First Person: Small hospital with big debt

Dr Sirichai Silpa-archa has been the director of Patong Hospital since 2013. Prior to becoming hospital director, he worked at Vachira Phuket Hospital for 26 years. He earned his medical degree from Chulalongkorn University, and later a specialist degree in urology from Chiang Mai University.

Here he talks about the trials and tribulations of managing a small, local hospital trying to accommodate the growing number of international patients in Phuket.

PHUKET: At Patong Hospital, 25 per cent of our patients are foreigners. Therefore, we need to set up a good management system to deal with these foreign patients.

I start with having qualified staff. Almost all of our staffers, from low to high rank, can communicate in English. We are ready and well prepared to communicate with tourists in English. Medical documents can also be issued in both Thai and English languages.

To improve our staff’s English, we have English lessons every Friday afternoon.

However, the problem is that not all tourists can speak English; for example, some Russian patients. We have faced big issues with this.

To deal with this problem, we have volunteer foreigners who can speak multiple languages, such as German, Russian, and many others to help our staffers interpret important information.

When our interpreters are not available, technology can help.

I advise all staffers to use technology to deal with this type of situation. Using translation devices, such as Google translate, to communicate with patients who cannot speak English, or using mobile phone applications to talk to each other is extremely helpful. Luckily, we rarely face this scenario.

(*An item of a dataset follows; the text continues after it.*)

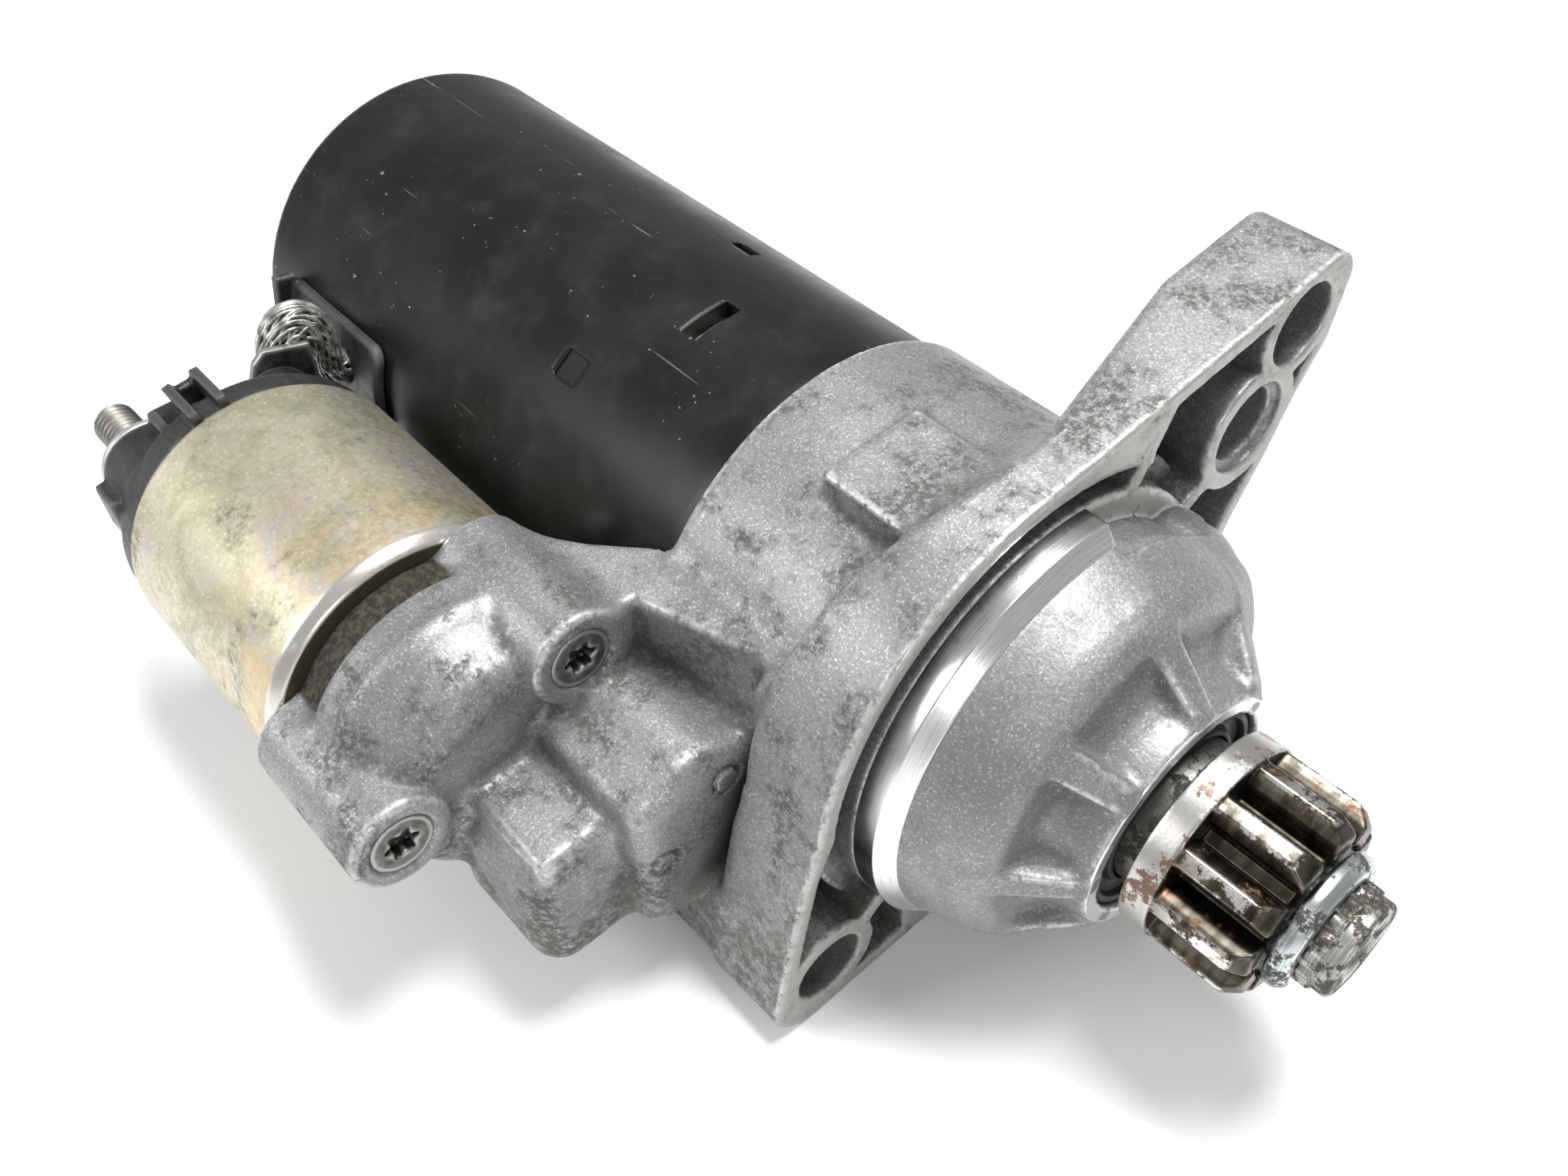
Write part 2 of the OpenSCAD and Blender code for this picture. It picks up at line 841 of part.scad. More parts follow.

We also focus on the ever-important insurance system. If we are weak in this, then we will have problems with our financial system as well.

Currently, we are in contact with about 50 insurance companies, including more than 20 western and European ones. The more contacts we have with insurance companies, the easier it is to deal with foreigners’ payments.

Patong Hospital has an annual debt of over one million baht, which is spent on taking care of foreigners who don’t have insurance and are unable to pay the hospital, especially for urgent cases where we have to provide treatment immediately.

It is the doctors’ code of ethics to provide life-saving measures and treatment to a patient, even before confirming whether they are able to pay for it. However, this has built a huge debt for us. To deal with this issue, we have tried asking for help from embassies; however, they generally say they have no funds to support this kind of issue.

Should a patient need surgery, the expense will be at least 100,000 baht. And on top of the hospital payment, some of the patients have no money to return home.

Or in more serious cases, if the patient dies, the hospital has to be responsible for their body and to provide a ceremony for them.

We have done a good job of contacting relatives through embassies. However, sometimes the relatives cannot afford the expense, which makes it a serious problem for us.

We have to solve the problem at the source. The problem starts when patients don’t have insurance. We would like to suggest that all tourists are made to take out an insurance policy before traveling, so that they do not face financial issues here.

Another option is to buy insurance here in Thailand. It doesn’t have to be health insurance; accident insurance would be enough.

We are now expanding our hospital to support more international patients. We only have 60 beds currently and we are planning to expand it to 120 beds next year.

The building is already finished, but we are still negotiating with the Ministry of Public Heath for more staff, such as nurses; otherwise, we cannot manage 120 beds.

Patong Hospital is just a small, local hospital, but we are ready and able to help service foreigners’ needs.